As a profoundly HoH person, how do you deal with loneliness?

I've been deaf all my life, but haven't really interacted with other deaf people and primarily spend time on the outer edges of hearing circles so I can understand how you feel.

I don't really have much advice here because I still haven't really figured it out myself.

I'm not sure what your circumstances are, but what I've done so far is join a small volunteer/social group through my university and participate in volunteer activities on campus whenever I can to try and increase my social visibility and get out of my dorm room so I don't run the risk of my loneliness turning into a crippling depression.

Sometimes I go clubbing with a few other people who invite me along and get pretty drunk. It feels nice to dance with random strangers because conversations are the last thing you think about and you're too drunk to feel that twinge of loneliness. However, it's only a quick fix that doesn't do anything in the long run, so I rarely do this (I couldn't afford to do it often anyway).

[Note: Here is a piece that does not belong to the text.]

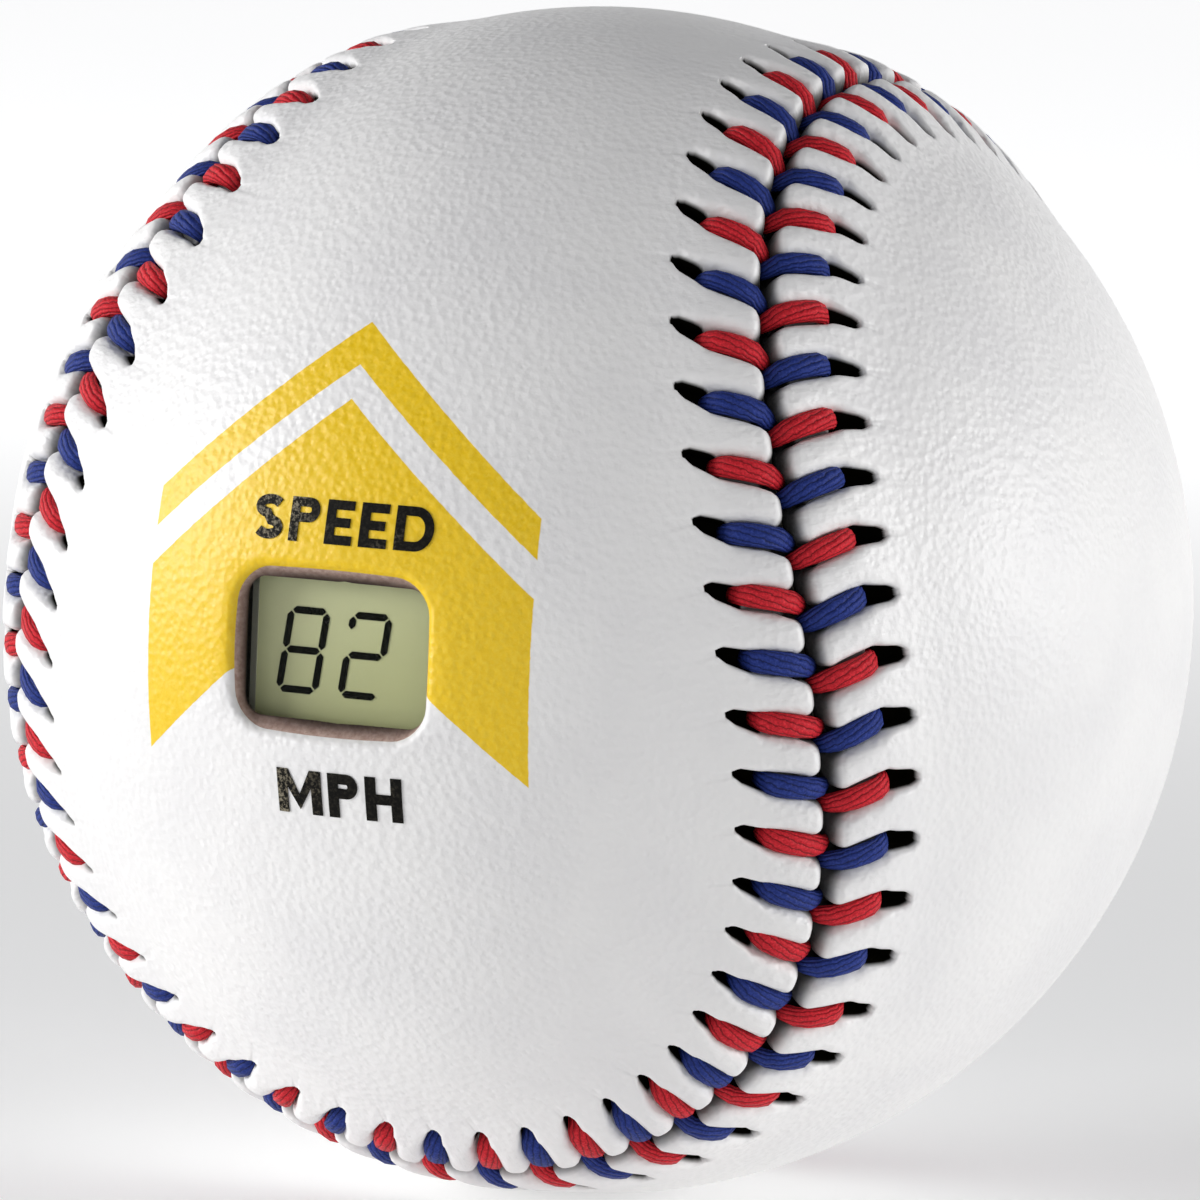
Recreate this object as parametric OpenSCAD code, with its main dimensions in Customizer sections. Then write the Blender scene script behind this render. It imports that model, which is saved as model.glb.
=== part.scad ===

I did join a team sport last semester, which can help depending on the sport and the other people playing, but my feelings about my personal experience are a bit mixed. While the game was fun, and I personally did reasonably well. I missed out on nearly everything else. No one would bother to explain (even if I asked) when the ref blew the whistle signaling that someone committed a foul so while I knew something was going on I had no idea what it was or what the current status of the game was. Additionally, some team members genuinely did not understand what being deaf was like and would blurt out stuff that were rather offensive (but probably unintended). I also had to skip most social events after the game because I would be completely lost in all the jabber.

Basically, I just do the best I can to get out there and meet people to try and combat the loneliness while still coming to terms that my hearing loss and its effects are a permanent part of my life.